**What is needed**: Repeat the entire listing exactly as written.

**Information supplied**:

- - - -

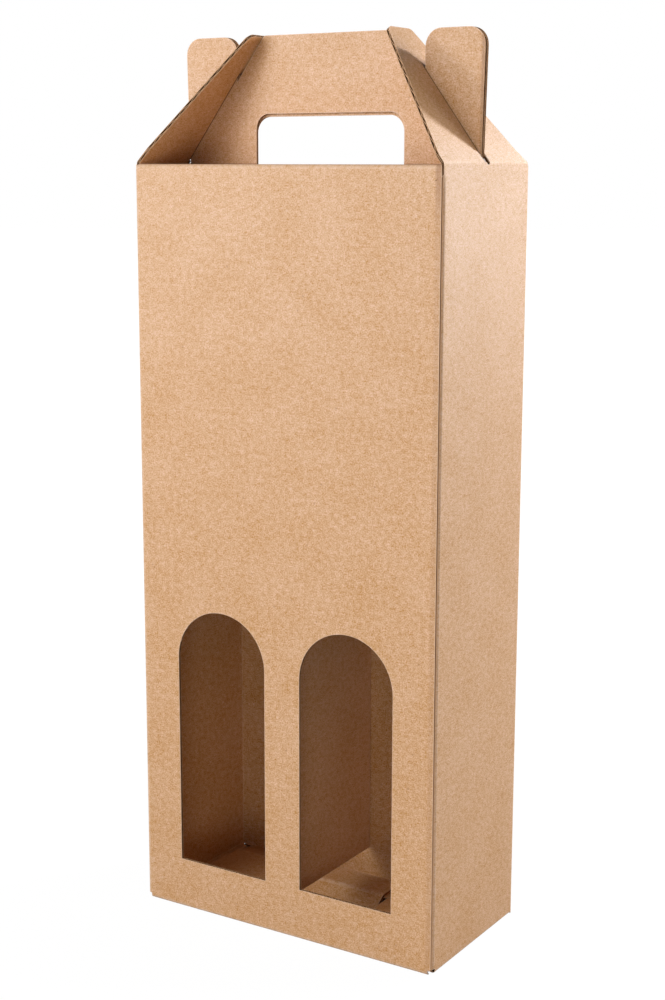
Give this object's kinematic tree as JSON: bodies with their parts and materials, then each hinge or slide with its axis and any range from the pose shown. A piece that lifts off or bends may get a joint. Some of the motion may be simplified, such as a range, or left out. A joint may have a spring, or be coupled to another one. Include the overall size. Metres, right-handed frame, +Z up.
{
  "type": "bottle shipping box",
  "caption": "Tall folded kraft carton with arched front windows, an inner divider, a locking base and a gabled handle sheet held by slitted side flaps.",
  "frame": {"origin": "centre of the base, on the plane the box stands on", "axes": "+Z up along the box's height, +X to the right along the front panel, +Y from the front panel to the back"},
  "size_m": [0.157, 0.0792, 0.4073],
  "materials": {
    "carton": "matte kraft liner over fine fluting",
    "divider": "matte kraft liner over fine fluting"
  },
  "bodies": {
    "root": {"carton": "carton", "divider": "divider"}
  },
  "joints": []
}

- - - -

**Result**:
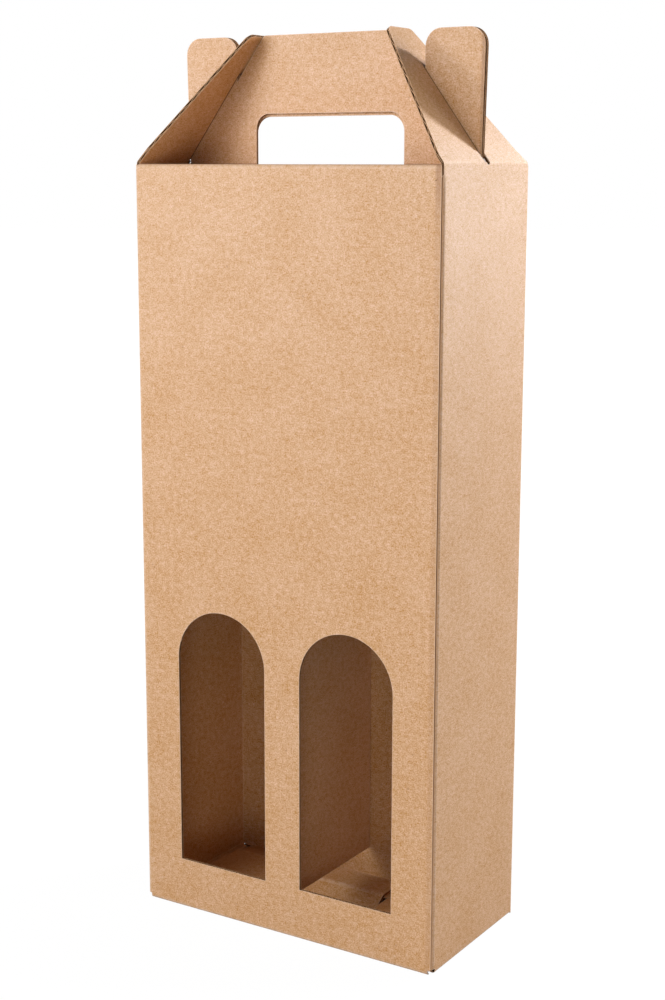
Give this object's kinematic tree as JSON: bodies with their parts and materials, then each hinge or slide with its axis and any range from the pose shown. A piece that lifts off or bends may get a joint. Some of the motion may be simplified, such as a range, or left out. A joint may have a spring, or be coupled to another one. Include the overall size. Metres, right-handed frame, +Z up.
{
  "type": "bottle shipping box",
  "caption": "Tall folded kraft carton with arched front windows, an inner divider, a locking base and a gabled handle sheet held by slitted side flaps.",
  "frame": {"origin": "centre of the base, on the plane the box stands on", "axes": "+Z up along the box's height, +X to the right along the front panel, +Y from the front panel to the back"},
  "size_m": [0.157, 0.0792, 0.4073],
  "materials": {
    "carton": "matte kraft liner over fine fluting",
    "divider": "matte kraft liner over fine fluting"
  },
  "bodies": {
    "root": {"carton": "carton", "divider": "divider"}
  },
  "joints": []
}